L’intervento di Mario Monti alla trasmissione televisiva di La7, “Piazza Pulita”, lo scorso giovedì sera, ha evidenziato una volta di più l’aplomb e l’oggettivo spessore dell’attuale Primo Ministro.
Tanto di cappello, per la scelta dello scorso novembre, al Presidente della Repubblica, Giorgio Napolitano.
Se Luigi XVI, dopo l’ennesima gaffe di Maria Antonietta, avesse a suo tempo nominato come reggente un Mario Monti, la presa della Bastiglia sarebbe probabilmente avvenuta due o tre anni dopo.
Il punto, però, è che, alla fine, sarebbe comunque avvenuta. Al netto del Ministro Fornero, cui va ascritta l’unica misura coraggiosa diversa dalla pura e semplice introduzione di imposte (il retributivo per tutti, quanto meno pro rata: misura assai tardiva rispetto al 1995, ma certamente non per sua colpa) e cui va riconosciuto di essere la sola ad esprimersi con chiarezza sulla necessità di una parificazione di trattamento tra pubblico e privato, in termini di mobilità e licenziamenti, questo Governo è per il resto la migliore vestale possibile dello status quo.
A novembre 2011 non vi era dubbio che vi fosse da salvare l’Italia dal default. Il salvataggio, tuttavia, doveva costituire il prologo per la radicale trasformazione del suo apparato pubblico e di rappresentanza politica, non per la sua preservazione nei limiti del politicamente sostenibile.

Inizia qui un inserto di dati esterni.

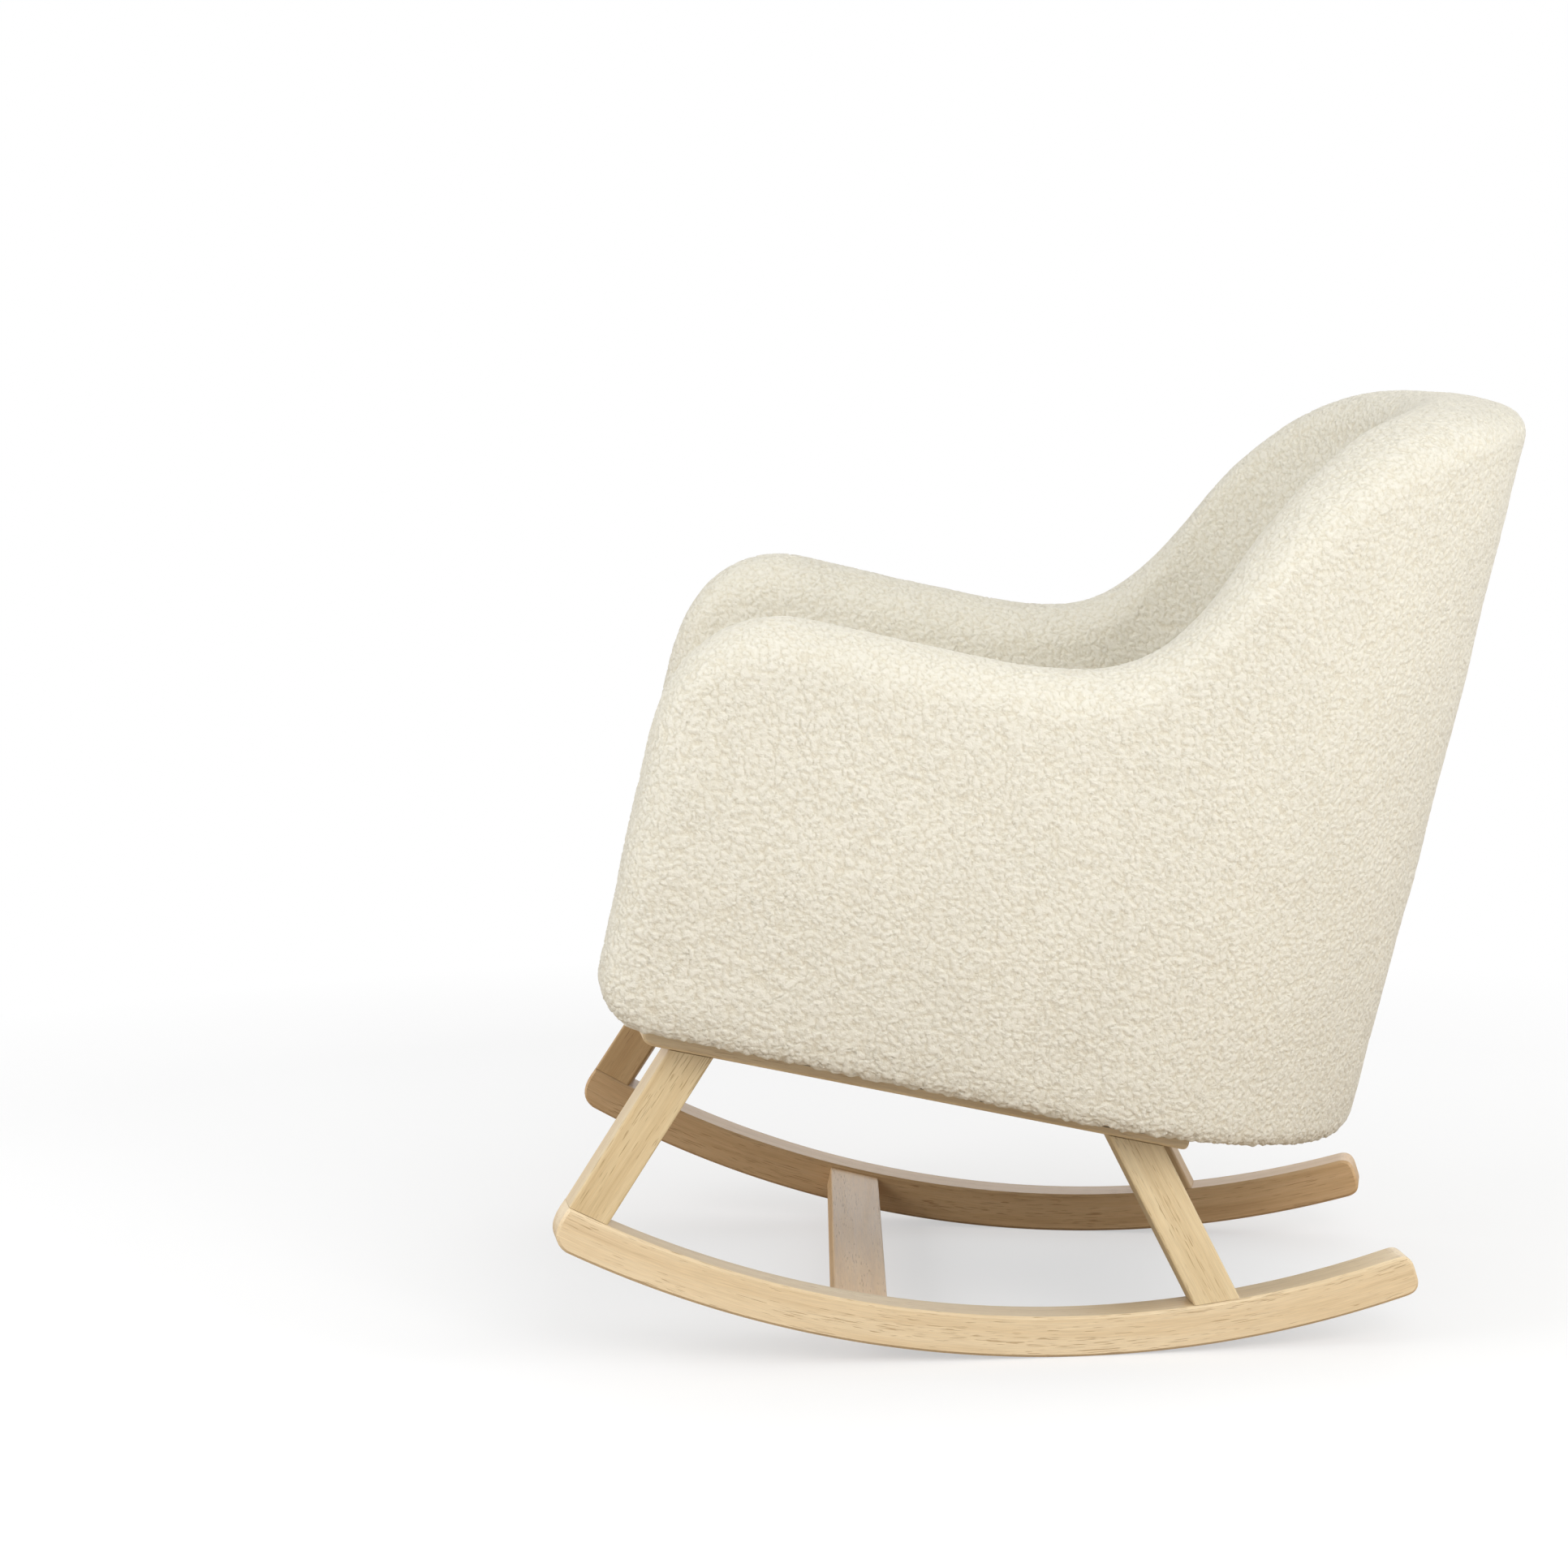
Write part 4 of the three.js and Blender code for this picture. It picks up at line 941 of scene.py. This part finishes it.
AMBIENT = (0.06, 0.66)  # at the horizon and overhead
BACKDROP = (0.12, 1.0)  # what gloss reflects from the camera's side, and from behind the chair
FLOOR_RADIUS = 40
FLOOR_LEVEL = -0.0004  # just under the runners
LIGHTS_AIM = Vector((0, 0, 0.45))
LIGHTS = {  # place, size, watts
    "key": ((3.7, 0.9, 2.2), 2.4, 86),
    "overhead": ((-0.3, 0.0, 3.5), 2.8, 3),
    "rear": ((1.6, 3.2, 1.9), 2.2, 41),
    "front": ((1.0, -3.1, 2.1), 2.2, 54),
    "far side": ((-3.2, 1.2, 2.0), 2.4, 15),
}


def add_camera():
    data = bpy.data.cameras.new("camera")
    data.lens = LENS_MM
    data.sensor_width = SENSOR_MM
    camera = new_object("camera", data)
    level = math.cos(CAMERA_DOWN)
    view = Vector((-level * math.cos(CAMERA_YAW), level * math.sin(CAMERA_YAW), -math.sin(CAMERA_DOWN)))
    camera.rotation_euler = view.to_track_quat("-Z", "Y").to_euler()
    camera.location = CAMERA + CONTACT
    bpy.context.scene.camera = camera


def add_light(name, place, size, watts):
    data = bpy.data.lights.new(name, "AREA")
    data.shape = "SQUARE"
    data.size = size
    data.energy = watts
    light = new_object(name, data)
    light.location = place
    light.rotation_euler = (LIGHTS_AIM - Vector(place)).to_track_quat("-Z", "Y").to_euler()


def add_floor():
    mesh = bpy.data.meshes.new("floor")
    with_floor = bmesh.new()
    bmesh.ops.create_circle(with_floor, cap_ends=True, radius=FLOOR_RADIUS, segments=64)
    with_floor.to_mesh(mesh)
    with_floor.free()
    floor = new_object("floor", mesh)
    floor.location.z = FLOOR_LEVEL
    mesh.materials.append(floor_material())


def add_world():
    """White to the camera, brighter overhead in soft light, darker on the camera's side in gloss."""
    world = bpy.data.worlds.new("studio")
    bpy.context.scene.world = world
    world.use_nodes = True
    tree = world.node_tree
    dim = tree.nodes["Background"]
    place = tree.nodes.new("ShaderNodeTexCoord")
    direction = tree.nodes.new("ShaderNodeSeparateXYZ")
    tree.links.new(place.outputs["Generated"], direction.inputs[0])
    rays = tree.nodes.new("ShaderNodeLightPath")
    white = tree.nodes.new("ShaderNodeBackground")
    mirrored = tree.nodes.new("ShaderNodeBackground")
    for background, axis, ends, levels in (
        (dim, "Z", (0.0, 0.6), AMBIENT),
        (mirrored, "X", (0.3, -0.3), BACKDROP),
    ):
        climb = tree.nodes.new("ShaderNodeMapRange")
        climb.inputs["From Min"].default_value, climb.inputs["From Max"].default_value = ends
        climb.inputs["To Min"].default_value, climb.inputs["To Max"].default_value = levels
        tree.links.new(direction.outputs[axis], climb.inputs["Value"])
        tree.links.new(climb.outputs["Result"], background.inputs["Strength"])
    for background in (dim, mirrored, white):
        background.inputs["Color"].default_value = (1, 1, 1, 1)
    lit = tree.nodes.new("ShaderNodeMixShader")
    blend = tree.nodes.new("ShaderNodeMixShader")
    tree.links.new(rays.outputs["Is Glossy Ray"], lit.inputs[0])
    tree.links.new(dim.outputs[0], lit.inputs[1])
    tree.links.new(mirrored.outputs[0], lit.inputs[2])
    tree.links.new(rays.outputs["Is Camera Ray"], blend.inputs[0])
    tree.links.new(lit.outputs[0], blend.inputs[1])
    tree.links.new(white.outputs[0], blend.inputs[2])
    tree.links.new(blend.outputs[0], tree.nodes["World Output"].inputs["Surface"])


def add_studio():
    add_floor()
    add_world()
    for name, (place, size, watts) in LIGHTS.items():
        add_light(name, place, size, watts)
    bpy.context.scene.view_settings.view_transform = "Standard"


add_camera()
add_studio()
finish_cad_nodes()
make_tub()
make_cushion()
make_front_border()
make_deck()
make_staples(*make_dust_cover())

Proprio i recenti decreti emanati dal Governo, per dare finalmente attuazione alla possibilità per le imprese di compensare i debiti iscritti a ruolo con i crediti che esse vantano nei confronti della pubblica amministrazione per le forniture eseguite e non pagate, sono un accadimento tanto eccellente quanto rivelatore. Meno di un mese fa questa ipotesi è stata ascritta dal tra quelle meritevoli di suscitare indignazione. Cosa è successo in mezzo? La ripresa dell’economia?
No, solo il consenso popolare alle elezioni amministrative per un movimento che si dichiara apertamente antisistema, oltre ad analoghi smottamenti elettorali in occasione delle elezioni politiche di altri Paesi europei. E poi dicono che l’antipolitica fa male. Un Governo tecnico si presume non gestisca il consenso popolare, ma faccia quello che si può fare, se ci sono le condizioni tecniche per poterlo fare.
Questi decreti sono però la prova provata che, anche per questo Governo tecnico, la bussola, per discernere ciò che si può fare da ciò che non si può fare, è evidentemente il consenso politico.
Seppur, va detto, con un’ottica diversa: non quella della destra, sinistra o centro, ma quella del Palazzo rispetto a chi ne è fuori.
Fino a quando il sistema regge, nell’eterno gioco delle finte contrapposizioni tra partiti, si tira la corda con i sudditi.
Quando è il sistema stesso a rischiare di venire messo in discussione, l’impossibile diventa possibile e l’inattuabile diventa attuabile.
Per forza, se l’approccio è questo, il risanamento si fa a colpi di tasse e la spending review si usa invece con il contagocce.
Per forza, si liberalizzano settori dell’economia privata che magari sono già assai liberi nei fatti e non si incide sulla struttura dello Stato e del parastato. Per forza, ci si scatena nella lotta all’evasione a colpi di decreti e spettacolarizzazioni e si procede al rallentatore sul fronte della lotta alla corruzione. Per forza si riforma il mercato del lavoro privato e ci si muove con i piedi di piombo sul pubblico impiego.
L’Italia non può certo permettersi il lusso di un ritorno dei partiti che l’hanno portata nel vicolo cieco in cui si trova, ma non può nemmeno sperare di uscirne affidandosi a un Governo tecnico che, ormai è evidente, nella maggioranza dei suoi componenti interpreta il proprio mandato come quello di nume tutelare, per quanto politicamente possibile, dello Stato a discapito del Paese. Serve la sintesi di una società civile che, pur non essendo organica al sistema, abbia sufficiente lungimiranza per sapere che esso va profondamente riformato, non qualunquisticamente abbattuto. E serve assai più in fretta di quanto non si creda.